Reviewing Little’s Law we see that WIP is related to Throughput and Cycle time, so limiting WIP usually causes a decrease in Cycle time and work is delivered sooner. It is not a linear relationship and each system is different, so there is not a direct effect, but a conditional one, since a very low limit would cause team members to have no real tasks to collaborate with.
How to introduce the probabilistic approach in a work team
Metrics only have value if the data obtained are valuable. It is a team effort that must be especially strict in reflecting the work in the system. The work and its reflection must be transparent and rigorous, the stability of a system, its predictability and data-driven decision making depends on workflow management. It is the key to continuous improvement based on objective facts, not feelings or opinions.

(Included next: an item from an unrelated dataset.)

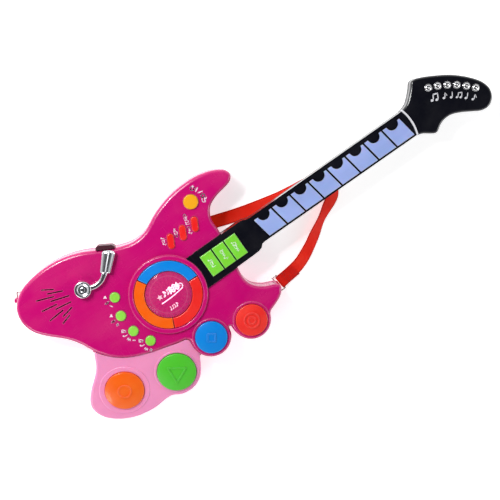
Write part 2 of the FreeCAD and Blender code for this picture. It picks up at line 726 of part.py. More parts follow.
def nut_sector(inner, outer, low, high):
    centre = NUT_X + 1.2 - NUT_RADIUS
    ring = tube(centre, NUT_MIDDLE_Y, outer, inner, low, high)
    return ring.common(box(350, 400, -40, 60, low - 1, high + 1))


def neck_outline():
    """The panel, its shoulders and the neck, seen from the front."""
    shoulder = NECK_START
    return [(HEEL_X[0], HEEL_Y[0]), (HEEL_X[1] - 4, HEEL_Y[0] + 1.2), (HEEL_X[1] + 1, HEEL_Y[0] + 2.6),
            (shoulder, NECK_Y[0] - 0.6), (shoulder + 5, NECK_Y[0]), (NUT_X + 4, NECK_Y[0]),
            (NUT_X + 4, NECK_Y[1]), (shoulder + 5, NECK_Y[1]), (shoulder, NECK_Y[1] + 0.6),
            (HEEL_X[1] + 1, HEEL_Y[1] - 1.4), (HEEL_X[1] - 4, HEEL_Y[1] - 0.6), (HEEL_X[0], HEEL_Y[1])]


def neck_face():
    corners = [point(x, y) for x, y in neck_outline()]
    return Part.Face(Part.makePolygon(corners + corners[:1]))


def before_nut(shape, grow):
    """Keep what lies on the body's side of the nut."""
    centre = NUT_X + 1.2 - NUT_RADIUS
    keep = fused([cylinder(centre, NUT_MIDDLE_Y, NUT_RADIUS - NUT_WIDTH - grow, 0, 60),
                  box(0, 345, -60, 60, 0, 60)])
    return shape.common(keep)


def key_corners(index, grow):
    middle = KEY_FIRST + KEY_WIDTH / 2 + index * KEY_PITCH - 1.2
    half = KEY_WIDTH / 2 + grow
    low, high = KEY_Y[0] - grow, KEY_Y[1] + grow
    return [(middle + KEY_LEAN / 2 - half, low), (middle + KEY_LEAN / 2 + half, low),
            (middle - KEY_LEAN / 2 + half, high), (middle - KEY_LEAN / 2 - half, high)]


def key_prism(index, grow, low, high):
    corners = [point(x, y) for x, y in key_corners(index, grow)]
    return prism(Part.Face(Part.makePolygon(corners + corners[:1])), low, high)


def notch_centre(index):
    return KEY_FIRST + KEY_WIDTH / 2 + index * KEY_PITCH - 2.6


def make_neck_key(index):
    cap = key_prism(index, 0, NECK_FACE - 3.4, KEY_TOP)
    cap = cap.makeChamfer(0.6, edges_at(cap, KEY_TOP))
    flange = key_prism(index, 0.7, NECK_FACE - 4.2, NECK_FACE - 2.4)
    notch = cylinder(notch_centre(index), KEY_Y[1] + 0.4, NOTCH_R + 0.35, 0, 60)
    return fused([cap, flange]).cut(notch)


def rhythm_box(x, grow, low, high):
    wide, tall = RHYTHM_SIZE
    return box(x - wide / 2 - grow, x + wide / 2 + grow, RHYTHM_Y - tall / 2 - grow,
               RHYTHM_Y + tall / 2 + grow, low, high)


def make_rhythm_key(x):
    cap = rhythm_box(x, 0, PANEL_FACE - 4, RHYTHM_TOP)
    cap = cap.makeFillet(1.0, edges_at(cap, RHYTHM_TOP))
    flange = rhythm_box(x, 0.5, PANEL_FACE - 4.6, PANEL_FACE - 2.6)
    foot = cylinder(x, RHYTHM_Y, 3, NECK_DOME_TOP + TRAVEL + 0.1, PANEL_FACE - 4.5)
    return fused([cap, flange, foot])


def panel_top():
    """The raised panel round the green keys, sloping down to the neck's face."""
    outer = neck_face().common(Part.Face(Part.makePolygon(
        [point(40, -60), point(140, -60), point(140, 60), point(40, 60), point(40, -60)])))
    lip = box(44, HEEL_X[0] + 1, HEEL_Y[0], HEEL_Y[1], FACE + 0.1, PANEL_FACE)
    block = prism(outer, NECK_FACE - 2, PANEL_FACE).fuse(lip).cut(cylinder(0, 0, BEZEL_R + 0.4, 30, 60))
    x0, x1 = PANEL_SLOPE_X
    ramp = [point(x0, -60, PANEL_FACE), point(x0, -60, 70), point(160, -60, 70), point(160, -60, NECK_FACE),
            point(x1, -60, NECK_FACE)]
    ramp = Part.Face(Part.makePolygon(ramp + ramp[:1])).extrude(point(0, 120, 0))
    return block.cut(ramp)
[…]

The metrics and exposure of a system always face rejection of auditing. Pedagogical work is needed to convey that metrics are oriented to flow efficiency, not to control team members. To achieve this, make policies explicit, make metrics always accessible and explain them. Report their relevance to decision making, not team performance. Metrics highlight problems in the system and help manage demand and delivery based on customer and stakeholder needs.

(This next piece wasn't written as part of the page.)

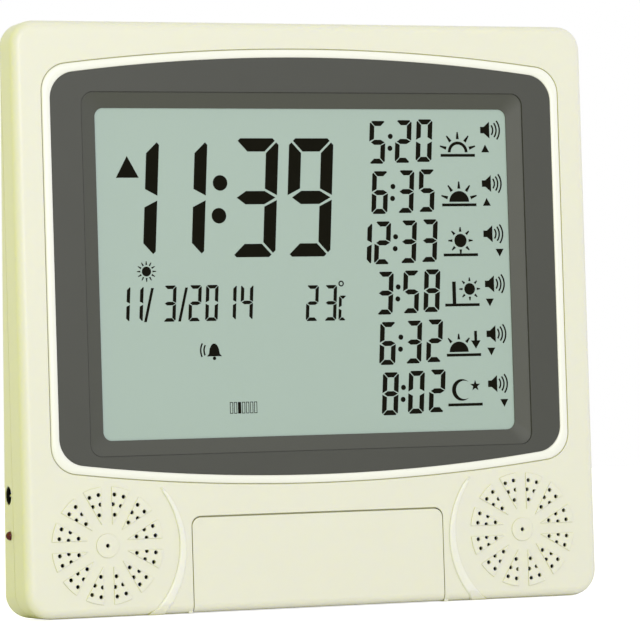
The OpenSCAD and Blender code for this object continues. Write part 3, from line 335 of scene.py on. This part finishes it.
# crescent ribs beside the grilles: outer and inner are the two edge circles on the left side as
# middle X, middle Z and radius; tipRate is how fast the upper tip grows along the rib
ribLook = {"outer": (-107.4, 28.9, 42.9), "inner": (-107.5, 31.3, 39.9), "tip": 56.2,
           "base": 0.9, "high": 0.84, "power": 4.0, "sunk": 0.3, "edgeR": 5.0, "steps": 90,
           "across": 17, "tipRate": 22}
# the whole rib is painted a whiter cream than the case as a painted highlight, and the painted
# shade at its feet is paler than the case's
ribPaintedTone = dict(caseLook, colour="#F6F5F0", deep="#F5F4EE", paintedGapShade="#D9D8A0")


def crescentRib(side):
    # a superellipse section is carried from the upper tip to the base between two arcs; at the
    # tip it grows with the root of the way along; near the base the case's face rolls back on a
    # quarter circle, and the rib goes with it
    look = ribLook
    along = np.linspace(0, 1, look["steps"])[:, None]
    arcs = []
    for x, z, r in (look["outer"], look["inner"]):
        start, stop = np.arcsin((np.array([look["tip"], look["base"]]) - z) / r)
        turn = start + (stop - start) * along
        arcs.append(np.hstack([x + r * np.cos(turn), z + r * np.sin(turn)]))
    middle, half = (arcs[0] + arcs[1]) / 2, (arcs[0] - arcs[1]) / 2
    across = np.linspace(-1, 1, look["across"])
    grown = np.clip(along * look["tipRate"], 0, 1) ** 0.5
    spot = middle[:, None] + half[:, None] * (across[None, :, None] * grown[:, :, None])
    power = look["power"]
    high = look["high"] * grown * (1 - np.abs(across) ** power)[None] ** (1 / power)
    roll = np.clip(look["edgeR"] - spot[..., 1], 0, look["edgeR"])
    face = look["edgeR"] - np.sqrt(look["edgeR"] ** 2 - roll ** 2)
    top = np.stack([spot[..., 0] * side, face - high, spot[..., 1]], 2)
    under = np.stack([spot[..., 0] * side, face + look["sunk"], spot[..., 1]], 2)[:, ::-1]
    grid = np.concatenate([top, under], 1) * mm + [0, faceY, 0]
    if side > 0:
        return loopSurface("crescent_rib_left", grid, False)
    return loopSurface("crescent_rib_right", grid[:, ::-1], False)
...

Metrics do not restrict freedom or limit in any way; on the contrary, since decisions are made based on data, you lose the fear of not acting because you are wrong. Understanding metrics and their impact on a system will make you work consciously on finishing tasks, without giving effort to the input of demands.
Autonomous and mature teams generate more consistent data because their results are consistent. Different perspectives and experiences foster collaboration and reduce the occurrence of risk by being proactive in participation.
Without metrics there are no systems, flows or processes because their constitution is not endorsed by objective data but by sensations and opinions. Changes or actions cannot be compared and the decision-making process cannot be justified or supported. Metrics are not opinionated, they are data, numbers that reflect a state and a trend to propose actions.